National Audit Office: Digital Services Tax investigation

In a recent report the National Audit Office examines HMRC’s implementation of Digital Services Tax.

In a recent report the National Audit Office examines HMRC’s implementation of Digital

On 23 November 2022, the National Audit Office (NAO) published a report on its investigation into UK Digital Services Tax (DST). The report examines HMRC’s implementation of DST and its operation in its first year. The findings highlight that HMRC received much more in DST receipts than was initially forecast – actual receipts were £358 million compared to the estimated £275 million. There were several reasons for this, including groups paying more DST than expected, groups paying DST that HMRC had not initially identified as in scope, and businesses not seeking to reduce or remove their DST liability within the law as HMRC had expected that they might. In this article we look at the NAO’s findings including in relation to what might happen next, as DST is replaced by Pillar One.

Revenues generated by DST

In addition to the NAO’s finding that HMRC received much more in DST receipts than originally forecast, the investigation also found that in 2020-21:

  • 18 business groups paid DST;
  • Around 90 percent of DST revenues for 2020-21 were provided by just five of those 18 groups;
  • DST accounted for seven percent of tax paid by the 18 business groups; and
  • Most digital business groups that pay DST now pay more in DST than they do in corporation tax.
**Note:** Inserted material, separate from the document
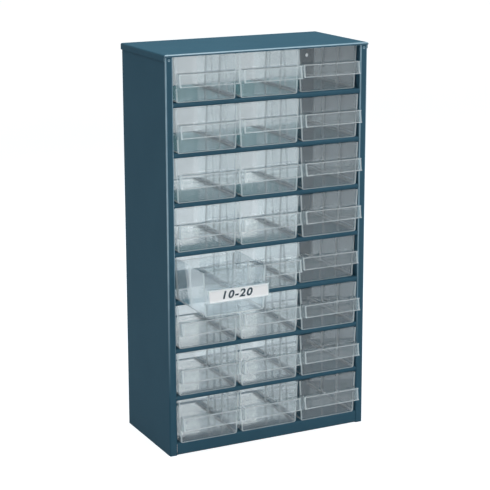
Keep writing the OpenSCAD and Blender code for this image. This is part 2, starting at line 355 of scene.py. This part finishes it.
@dataclass(frozen=True)
class ClearPolystyrene:
    """Crystal polystyrene, injection moulded: glossy, with a slight cold haze, made hazier and whiter at
    edges as a painted glow.
    """

    name: str
    haze: float
    colour: str
    forward: float = 0.6
    tint: str = "#fcfdfd"
    mirror_tint: str = "#f3f8fb"
    gloss: float = 0.03
    face_on: float = 0.05
    low_angle: float = 0.95
    flow_mm: float = 18.0
    flow_detail: float = 2.0
    flow_stretch: tuple[float, float, float] = (1.0, 0.25, 1.0)
    flow_share: float = 0.02
    flow_strength: float = 0.03
    flow_depth: float = 0.1 * MM
    turned: float = 0.0
    # below the 1.59 of polystyrene, so that each of an edge's thin faces turns the view only a little
    index: float = 1.3

    def material(self) -> bpy.types.Material:
        """Builds the plastic: a clear film, a hazy share and a shine that rises at a low angle.

        Returns:
            The finished material.
        """
        material, tree = new_tree(self.name)
        place = add_node(tree, "ShaderNodeTexCoord").outputs["Object"]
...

Stakeholder engagement with HMRC

According to the NAO’s report, those who submitted DST returns were broadly positive about their engagement with HMRC. However, some did report less favourable experiences, with one commenting on long waits and a lack of information when contacting HMRC’s helpline.

Compliance risks

At the time the NAO’s report was written, HMRC’s compliance work for DST for the 2020-21 tax year was ongoing, but no tax losses had yet been identified. Overall, HMRC consider the risk of tax evasion to be low, as the associated reputational risks to businesses would likely outweigh any financial benefits.

Looking ahead the report highlights that this position may change as more groups are identified as being potentially liable for DST. To prepare for the potentially larger number of groups liable to pay DST in the future, the NAO recommends that HMRC:

  • Set out criteria to ensure their teams are able to consistently identify all business, groups, companies and sources of revenue that are in scope;
  • Estimate the potential tax gap for DST;
  • Plan how they will identify groups that are unaware that they may be liable for DST and raise awareness among them; and
  • Develop a contingency plan for businesses that have no physical presence in the UK and fail to engage with HMRC.

What next?

DST is a temporary solution to taxing the digitalisation of the economy and is expected to be replaced by the OECD’s Pillar One. According to the NAO’s report, HMRC have not yet been able to estimate how much tax revenue they will collect under Pillar One, as the rules are still being developed. However, it is expected that the number of businesses currently paying DST that will go on to pay the tax under Pillar One in the UK will be very small.

Also not yet known is the impact on tax receipts of an agreement reached last year between the UK Government, the US, and certain other countries (see this KPMG International Tax News Flash). This will see DST-paying groups that are also within the scope of Pillar One able to reduce their future corporation tax liability by the amount that their DST payments exceed the tax that would have been due under Pillar One during the transition period between political agreement on Pillar One and it coming into effect.